Hwang was reportedly killed for making still undetailed policy proposals considered a threat to Kim’s regime, while Ri was allegedly executed for falling asleep during a meeting chaired by Kim, writes the Guardian.

Kim has ordered the execution of several perceived enemies since becoming leader of North Korea in 2011, including his uncle and second-in-command Jang Song-thaek, who was killed in December 2013 after being denounced as a traitor.

But South Korean media is speculating that the executions were held to send a message to the North Korean elite following recent visible, high-level defections such as that of Thae Yong-ho, deputy ambassador at the North Korean embassy in London.

DISCOVERIES

Revisionist Degrees

Marxism may have fallen out of favor at many a US university over the past few decades but that didn’t stop Bolivia from recently opening a military academy with the explicit goal of encouraging “anti-imperialist” thinking among its recruits.

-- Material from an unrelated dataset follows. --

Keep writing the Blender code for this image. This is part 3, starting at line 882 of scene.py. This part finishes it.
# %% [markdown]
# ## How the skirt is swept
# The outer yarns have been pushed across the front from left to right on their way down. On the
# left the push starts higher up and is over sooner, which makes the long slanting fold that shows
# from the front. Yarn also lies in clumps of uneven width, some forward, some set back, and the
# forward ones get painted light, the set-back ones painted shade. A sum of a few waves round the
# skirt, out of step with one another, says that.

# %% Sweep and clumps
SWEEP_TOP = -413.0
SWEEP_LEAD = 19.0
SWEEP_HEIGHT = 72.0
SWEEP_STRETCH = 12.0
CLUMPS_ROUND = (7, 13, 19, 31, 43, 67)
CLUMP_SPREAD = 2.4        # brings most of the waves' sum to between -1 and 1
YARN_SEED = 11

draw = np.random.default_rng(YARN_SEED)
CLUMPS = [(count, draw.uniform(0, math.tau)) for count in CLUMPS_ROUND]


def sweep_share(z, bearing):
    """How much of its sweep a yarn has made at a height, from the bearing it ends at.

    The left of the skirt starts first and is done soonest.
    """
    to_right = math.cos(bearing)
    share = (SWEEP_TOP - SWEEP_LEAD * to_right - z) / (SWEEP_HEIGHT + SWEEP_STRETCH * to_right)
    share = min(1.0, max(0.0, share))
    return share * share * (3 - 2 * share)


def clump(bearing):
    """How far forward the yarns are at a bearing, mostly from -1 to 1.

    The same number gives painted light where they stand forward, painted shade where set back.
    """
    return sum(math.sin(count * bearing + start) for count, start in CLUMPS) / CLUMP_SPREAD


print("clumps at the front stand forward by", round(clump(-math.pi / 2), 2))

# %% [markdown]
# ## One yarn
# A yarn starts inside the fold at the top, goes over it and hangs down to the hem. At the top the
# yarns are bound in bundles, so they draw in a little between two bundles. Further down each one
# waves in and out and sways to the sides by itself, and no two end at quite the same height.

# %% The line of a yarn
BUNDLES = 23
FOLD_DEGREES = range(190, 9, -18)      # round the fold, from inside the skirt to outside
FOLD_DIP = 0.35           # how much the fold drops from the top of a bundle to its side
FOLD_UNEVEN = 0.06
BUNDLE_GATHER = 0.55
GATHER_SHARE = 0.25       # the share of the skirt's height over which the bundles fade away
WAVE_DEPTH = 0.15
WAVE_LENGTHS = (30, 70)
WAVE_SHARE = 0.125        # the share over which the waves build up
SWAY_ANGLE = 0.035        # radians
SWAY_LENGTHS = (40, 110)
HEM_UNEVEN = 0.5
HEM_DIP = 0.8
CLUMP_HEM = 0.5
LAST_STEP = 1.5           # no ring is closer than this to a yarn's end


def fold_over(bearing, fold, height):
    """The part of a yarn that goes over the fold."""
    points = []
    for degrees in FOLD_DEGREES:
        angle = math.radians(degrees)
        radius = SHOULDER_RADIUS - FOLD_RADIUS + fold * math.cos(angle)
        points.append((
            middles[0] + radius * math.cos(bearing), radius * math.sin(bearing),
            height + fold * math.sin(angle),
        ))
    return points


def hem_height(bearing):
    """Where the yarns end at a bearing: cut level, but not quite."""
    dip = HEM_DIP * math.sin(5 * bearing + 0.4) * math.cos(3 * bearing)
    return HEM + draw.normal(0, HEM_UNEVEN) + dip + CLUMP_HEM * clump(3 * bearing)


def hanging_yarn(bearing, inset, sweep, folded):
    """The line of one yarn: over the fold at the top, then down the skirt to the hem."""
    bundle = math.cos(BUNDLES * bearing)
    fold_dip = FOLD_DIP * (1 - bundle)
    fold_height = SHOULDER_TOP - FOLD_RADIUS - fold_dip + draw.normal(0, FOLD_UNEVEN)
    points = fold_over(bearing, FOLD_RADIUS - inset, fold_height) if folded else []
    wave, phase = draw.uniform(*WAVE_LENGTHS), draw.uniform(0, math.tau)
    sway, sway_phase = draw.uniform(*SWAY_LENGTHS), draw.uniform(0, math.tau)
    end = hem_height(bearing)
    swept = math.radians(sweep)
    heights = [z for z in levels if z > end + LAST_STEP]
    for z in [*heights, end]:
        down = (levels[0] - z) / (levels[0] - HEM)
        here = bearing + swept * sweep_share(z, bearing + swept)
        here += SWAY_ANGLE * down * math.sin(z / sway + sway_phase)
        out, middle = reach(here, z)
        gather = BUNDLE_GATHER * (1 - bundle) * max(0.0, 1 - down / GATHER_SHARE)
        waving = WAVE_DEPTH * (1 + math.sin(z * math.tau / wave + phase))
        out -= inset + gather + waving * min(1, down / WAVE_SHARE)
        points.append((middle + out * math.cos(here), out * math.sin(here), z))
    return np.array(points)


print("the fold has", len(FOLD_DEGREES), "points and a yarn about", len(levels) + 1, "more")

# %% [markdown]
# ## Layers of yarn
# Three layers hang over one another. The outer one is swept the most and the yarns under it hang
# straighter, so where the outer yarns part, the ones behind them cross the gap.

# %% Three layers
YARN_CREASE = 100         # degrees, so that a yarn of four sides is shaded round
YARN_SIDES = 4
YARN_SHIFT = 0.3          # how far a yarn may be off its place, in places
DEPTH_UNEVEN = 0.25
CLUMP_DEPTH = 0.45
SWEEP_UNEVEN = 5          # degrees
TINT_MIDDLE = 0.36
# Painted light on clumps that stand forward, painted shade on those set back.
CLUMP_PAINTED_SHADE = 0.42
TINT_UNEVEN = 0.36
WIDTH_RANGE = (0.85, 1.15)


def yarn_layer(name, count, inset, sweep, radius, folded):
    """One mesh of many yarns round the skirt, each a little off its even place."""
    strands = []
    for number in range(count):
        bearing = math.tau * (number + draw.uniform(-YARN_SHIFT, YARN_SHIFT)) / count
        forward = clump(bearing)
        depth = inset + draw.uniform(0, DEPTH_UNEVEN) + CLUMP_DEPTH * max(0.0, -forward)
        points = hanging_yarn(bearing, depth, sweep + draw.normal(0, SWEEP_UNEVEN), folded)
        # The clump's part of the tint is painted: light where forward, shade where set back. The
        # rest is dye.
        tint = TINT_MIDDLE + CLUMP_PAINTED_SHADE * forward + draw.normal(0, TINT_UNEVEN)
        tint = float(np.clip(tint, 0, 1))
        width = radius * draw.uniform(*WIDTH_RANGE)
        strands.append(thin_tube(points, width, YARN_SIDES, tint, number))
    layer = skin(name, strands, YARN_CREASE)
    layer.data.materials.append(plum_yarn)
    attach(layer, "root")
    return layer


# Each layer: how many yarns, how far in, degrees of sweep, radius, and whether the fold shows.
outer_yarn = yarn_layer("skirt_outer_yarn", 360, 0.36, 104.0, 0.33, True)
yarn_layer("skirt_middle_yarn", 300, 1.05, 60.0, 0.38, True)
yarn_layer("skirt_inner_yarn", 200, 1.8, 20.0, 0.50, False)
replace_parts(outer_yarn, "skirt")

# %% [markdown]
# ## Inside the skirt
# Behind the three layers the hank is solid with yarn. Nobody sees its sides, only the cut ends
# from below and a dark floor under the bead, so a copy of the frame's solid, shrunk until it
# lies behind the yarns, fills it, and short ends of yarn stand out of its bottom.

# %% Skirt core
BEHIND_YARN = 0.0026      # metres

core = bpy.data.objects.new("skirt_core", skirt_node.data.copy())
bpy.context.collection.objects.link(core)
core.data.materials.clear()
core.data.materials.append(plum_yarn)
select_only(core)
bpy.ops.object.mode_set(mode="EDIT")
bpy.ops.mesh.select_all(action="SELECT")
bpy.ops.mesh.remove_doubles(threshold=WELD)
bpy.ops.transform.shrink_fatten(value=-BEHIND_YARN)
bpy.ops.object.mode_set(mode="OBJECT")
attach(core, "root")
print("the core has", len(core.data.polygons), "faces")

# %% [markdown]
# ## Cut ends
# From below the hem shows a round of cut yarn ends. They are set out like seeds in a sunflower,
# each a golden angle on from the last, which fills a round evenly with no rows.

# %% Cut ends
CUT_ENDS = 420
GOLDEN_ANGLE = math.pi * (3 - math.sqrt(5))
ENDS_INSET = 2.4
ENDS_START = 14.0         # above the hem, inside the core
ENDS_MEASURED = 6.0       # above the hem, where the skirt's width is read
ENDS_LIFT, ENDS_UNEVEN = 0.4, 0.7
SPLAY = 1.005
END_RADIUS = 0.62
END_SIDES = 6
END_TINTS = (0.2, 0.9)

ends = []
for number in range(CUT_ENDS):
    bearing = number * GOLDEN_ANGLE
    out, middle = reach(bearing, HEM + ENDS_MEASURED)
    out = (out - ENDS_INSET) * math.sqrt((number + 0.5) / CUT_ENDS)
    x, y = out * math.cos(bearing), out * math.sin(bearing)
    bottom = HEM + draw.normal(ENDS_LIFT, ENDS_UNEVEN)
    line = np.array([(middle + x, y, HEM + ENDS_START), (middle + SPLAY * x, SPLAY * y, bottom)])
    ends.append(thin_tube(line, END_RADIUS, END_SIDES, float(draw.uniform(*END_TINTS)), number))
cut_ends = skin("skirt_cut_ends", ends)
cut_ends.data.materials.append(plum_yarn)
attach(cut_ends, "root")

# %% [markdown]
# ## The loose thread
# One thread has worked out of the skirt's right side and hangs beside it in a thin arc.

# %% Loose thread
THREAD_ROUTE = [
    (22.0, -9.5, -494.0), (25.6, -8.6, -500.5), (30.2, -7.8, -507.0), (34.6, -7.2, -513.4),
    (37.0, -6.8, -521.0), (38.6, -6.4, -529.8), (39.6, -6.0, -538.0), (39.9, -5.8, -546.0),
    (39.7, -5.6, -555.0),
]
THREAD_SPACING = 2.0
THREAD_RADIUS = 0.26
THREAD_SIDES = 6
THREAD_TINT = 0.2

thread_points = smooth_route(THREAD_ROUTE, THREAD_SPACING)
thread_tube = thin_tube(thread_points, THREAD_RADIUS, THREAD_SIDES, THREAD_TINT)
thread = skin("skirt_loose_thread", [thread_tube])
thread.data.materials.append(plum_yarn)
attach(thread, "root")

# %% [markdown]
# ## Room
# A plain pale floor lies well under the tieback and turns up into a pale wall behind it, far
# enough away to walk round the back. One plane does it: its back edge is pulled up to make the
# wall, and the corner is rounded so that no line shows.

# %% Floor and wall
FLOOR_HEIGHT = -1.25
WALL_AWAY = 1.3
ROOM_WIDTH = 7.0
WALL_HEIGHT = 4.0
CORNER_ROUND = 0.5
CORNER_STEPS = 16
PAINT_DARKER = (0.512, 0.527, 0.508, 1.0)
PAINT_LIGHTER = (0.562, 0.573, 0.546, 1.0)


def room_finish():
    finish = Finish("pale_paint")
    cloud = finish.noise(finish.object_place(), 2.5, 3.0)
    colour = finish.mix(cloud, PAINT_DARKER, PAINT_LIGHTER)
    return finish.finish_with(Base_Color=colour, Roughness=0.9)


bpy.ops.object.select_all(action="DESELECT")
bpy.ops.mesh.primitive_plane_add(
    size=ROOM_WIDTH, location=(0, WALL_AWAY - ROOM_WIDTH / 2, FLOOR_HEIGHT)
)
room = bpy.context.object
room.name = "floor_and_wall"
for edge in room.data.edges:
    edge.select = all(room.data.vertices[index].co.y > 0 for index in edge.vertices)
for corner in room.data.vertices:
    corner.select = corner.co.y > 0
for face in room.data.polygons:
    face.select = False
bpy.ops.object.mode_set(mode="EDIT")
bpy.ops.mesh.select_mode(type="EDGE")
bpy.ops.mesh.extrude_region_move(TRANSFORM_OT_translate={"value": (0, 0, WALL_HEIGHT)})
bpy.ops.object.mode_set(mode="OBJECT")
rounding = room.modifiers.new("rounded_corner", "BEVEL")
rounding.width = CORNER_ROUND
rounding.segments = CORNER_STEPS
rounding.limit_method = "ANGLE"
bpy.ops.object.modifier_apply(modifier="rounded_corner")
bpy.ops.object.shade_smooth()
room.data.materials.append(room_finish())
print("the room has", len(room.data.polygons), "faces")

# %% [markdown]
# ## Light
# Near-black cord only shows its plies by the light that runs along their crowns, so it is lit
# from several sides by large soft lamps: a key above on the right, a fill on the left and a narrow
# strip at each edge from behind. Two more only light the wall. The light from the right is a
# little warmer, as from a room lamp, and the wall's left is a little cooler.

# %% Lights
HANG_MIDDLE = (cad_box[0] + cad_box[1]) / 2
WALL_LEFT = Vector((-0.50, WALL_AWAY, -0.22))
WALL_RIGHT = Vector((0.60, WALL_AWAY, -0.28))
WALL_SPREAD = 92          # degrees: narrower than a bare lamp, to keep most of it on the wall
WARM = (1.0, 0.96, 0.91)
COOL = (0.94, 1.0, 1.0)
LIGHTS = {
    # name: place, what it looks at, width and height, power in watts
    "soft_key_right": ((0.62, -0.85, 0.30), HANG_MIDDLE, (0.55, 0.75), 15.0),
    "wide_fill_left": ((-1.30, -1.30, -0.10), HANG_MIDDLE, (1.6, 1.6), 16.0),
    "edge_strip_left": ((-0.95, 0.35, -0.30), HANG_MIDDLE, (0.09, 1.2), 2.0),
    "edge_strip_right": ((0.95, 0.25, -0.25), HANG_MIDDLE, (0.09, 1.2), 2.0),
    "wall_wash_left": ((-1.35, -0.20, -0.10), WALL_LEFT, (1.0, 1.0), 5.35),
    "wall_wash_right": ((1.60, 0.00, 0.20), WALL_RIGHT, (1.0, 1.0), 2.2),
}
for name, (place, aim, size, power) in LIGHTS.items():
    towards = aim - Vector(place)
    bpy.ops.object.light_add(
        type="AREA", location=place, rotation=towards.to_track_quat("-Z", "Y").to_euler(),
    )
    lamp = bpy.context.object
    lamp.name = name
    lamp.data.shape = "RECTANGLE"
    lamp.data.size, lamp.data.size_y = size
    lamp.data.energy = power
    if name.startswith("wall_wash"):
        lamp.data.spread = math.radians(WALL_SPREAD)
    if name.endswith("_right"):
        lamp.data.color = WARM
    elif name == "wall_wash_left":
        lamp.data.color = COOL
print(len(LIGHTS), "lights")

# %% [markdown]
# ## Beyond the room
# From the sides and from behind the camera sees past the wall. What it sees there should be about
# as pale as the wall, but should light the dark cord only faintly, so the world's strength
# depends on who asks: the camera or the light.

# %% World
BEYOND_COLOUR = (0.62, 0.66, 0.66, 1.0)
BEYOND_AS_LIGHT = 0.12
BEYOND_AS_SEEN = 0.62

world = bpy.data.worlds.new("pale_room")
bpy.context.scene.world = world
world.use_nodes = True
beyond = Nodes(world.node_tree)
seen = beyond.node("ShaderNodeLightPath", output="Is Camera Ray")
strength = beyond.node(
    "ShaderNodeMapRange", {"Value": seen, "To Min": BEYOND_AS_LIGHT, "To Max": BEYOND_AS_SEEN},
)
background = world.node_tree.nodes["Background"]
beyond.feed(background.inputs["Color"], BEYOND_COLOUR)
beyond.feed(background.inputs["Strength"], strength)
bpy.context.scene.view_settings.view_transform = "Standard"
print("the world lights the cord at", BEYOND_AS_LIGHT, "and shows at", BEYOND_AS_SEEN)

Bolivia’s President Evo Morales said at the inauguration of the Juan Jose Torres Anti-Imperialist Commando School in Santa Cruz, Bolivia, this month that the new military academy would teach Bolivians to free themselves from “imperial oppression.” It would serve to counter US policies and influence in Latin America, he added.

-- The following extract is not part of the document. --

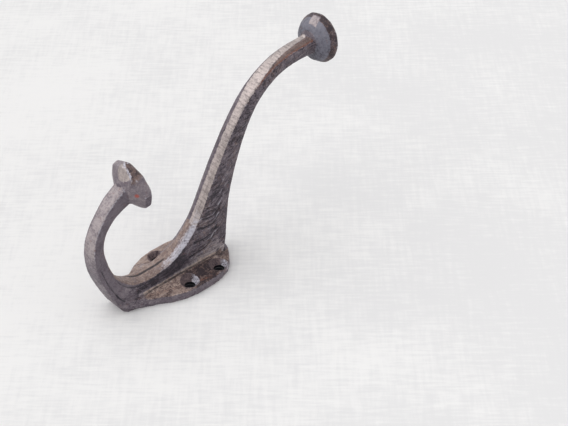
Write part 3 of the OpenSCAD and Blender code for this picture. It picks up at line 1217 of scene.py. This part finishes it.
@dataclass
class CoatHook:
    """The whole casting: bar, plate and knobs in one skin."""

    spine: Spine = field(default_factory=Spine)
    plate: Plate = field(default_factory=Plate)
    gouges: Gouges = field(default_factory=Gouges)
    screws: Screws = field(default_factory=Screws)
    iron: CastIron = field(default_factory=CastIron)
    voxel: float = 0.46  # size of the mesh's faces
    fillet: int = 9  # rounds of smoothing in the corners between the parts
    neck_fillet: int = 60  # the same where the bar runs into a knob
    knobs: list[Knob] = field(default_factory=list)

    def __post_init__(self) -> None:
        """Sets the two knobs on the ends of the bar."""
        low, high = self.spine.at([0, self.spine.last])

        def foot(row: np.ndarray, share: float) -> tuple[float, float]:
            """The point of an end section at a share of its depth."""
            return tuple(row[0:2] * (1 - share) + row[2:4] * share)

        self.knobs = [
            Knob(KnobForm.FLATTED, foot(low, 0.62), 12.0, 27.2),
            Knob(KnobForm.ROUND, foot(high, 0.37), -5.0, 26.8),
        ]

    def body(self) -> bpy.types.Object:
        """Joins the parts in one closed skin of even faces."""
        parts = [self.spine.build(), self.plate.build()] + [k.build() for k in self.knobs]
        whole = joined("hook_casting", parts)
        remesh = whole.modifiers.new("skin", "REMESH")
        remesh.mode = "VOXEL"
        remesh.voxel_size = self.voxel * MM
        settle(whole)
        return whole

    def soften(self, casting: bpy.types.Object) -> None:
        """Takes the steps out of the skin and rounds the inner corners.

        Args:
            casting: The joined skin, changed in place.
        """
        mesh = casting.data
        points = points_of(mesh)
        normals = normals_of(mesh)
        even = relaxed(mesh, relaxed(mesh, points, 3, 0.55), 2, -0.3)
        wide = relaxed(mesh, even, self.fillet)
        necks = relaxed(mesh, wide, self.neck_fillet)
        near = np.zeros(len(points))
        for knob in self.knobs:
            near = np.maximum(near, step(np.linalg.norm(points - knob.base, axis=1), 13, 8))
        wide += (necks - wide) * near[:, None]
        sunk = ((wide - even) * normals).sum(1)
        share = step(sunk, 0.08, 0.35)[:, None]
        even = even * (1 - share) + wide * share
        mesh.vertices.foreach_set("co", (even * MM).astype(np.float32).ravel())
        mesh.update()

    def strip_edges(self, place: np.ndarray) -> tuple[np.ndarray, np.ndarray]:
        """The ground strip's two edges across the arm's front, by place.

        Args:
            place: Places along the arm, in its own stations.

        Returns:
            The far and the near edge, in millimetres from the middle.
        """
        along = [0.0, 3.0, 6.0, 8.0, 9.0, 9.6, 10.2, 11.0, 12.5, 14.0]
        far = [-0.2, -0.4, -0.6, -0.8, -1.2, -2.0, -2.8, -3.3, -3.7, -4.2]
        near = [5.0, 4.6, 4.4, 4.2, 4.2, 4.2, 4.2, 3.2, 1.0, -0.8]
        return np.interp(place, along, far), np.interp(place, along, near)

    def survey(self, casting: bpy.types.Object) -> None:
        """Writes the attributes that the finish and the skin read.

        Args:
            casting: The skin, with or without its holes.
        """
        mesh = casting.data
        points, normals = points_of(mesh), normals_of(mesh)
        place, share = self.spine.nearest(points)
        rows = self.spine.at(place)
        arm = place - self.spine.root
        along = self.spine.length_to(place)
        x, out, up = points[:, 0], -points[:, 1], points[:, 2]
        half = self.spine.half_width(place, np.clip(share, 0, 1))
        on_bar = (np.abs(x) < half + 0.7) | (share < 0.35)
        on_bar &= (share > -0.12) & (share < 1.12)
        facing = rows[:, 0:2] - rows[:, 2:4]
        facing /= np.linalg.norm(facing, axis=1, keepdims=True)
        front = -normals[:, 1] * facing[:, 0] + normals[:, 2] * facing[:, 1]
        marked: dict[str, np.ndarray] = {
            name: np.zeros(len(points))
            for name in ATTRIBUTES
        }
        tone = np.full(len(points), 0.42)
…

“We want to build anti-colonial and anti-capitalist thinking with this school that binds the armed forces to social movements and counteracts the influence of the School of the Americas,” said Morales, referring to the former US-based military academy at Fort Benning, Georgia, that trained Latin American officers who later committed atrocities against indigenous peoples.

The academy in Santa Cruz, where 200 cadets will study history, geopolitics and military strategy, is named after General Juan Jose Torres, the de facto president of Bolivia in 1970 who expelled the Peace Corps for allegedly sterilizing indigenous women.

Still, cadets will have to get acquainted with Mr. Marx if they want to improve their rank: A semester-long course taught by Argentine Marxist intellectual Atilio Boron is a must if they want to advance to captain.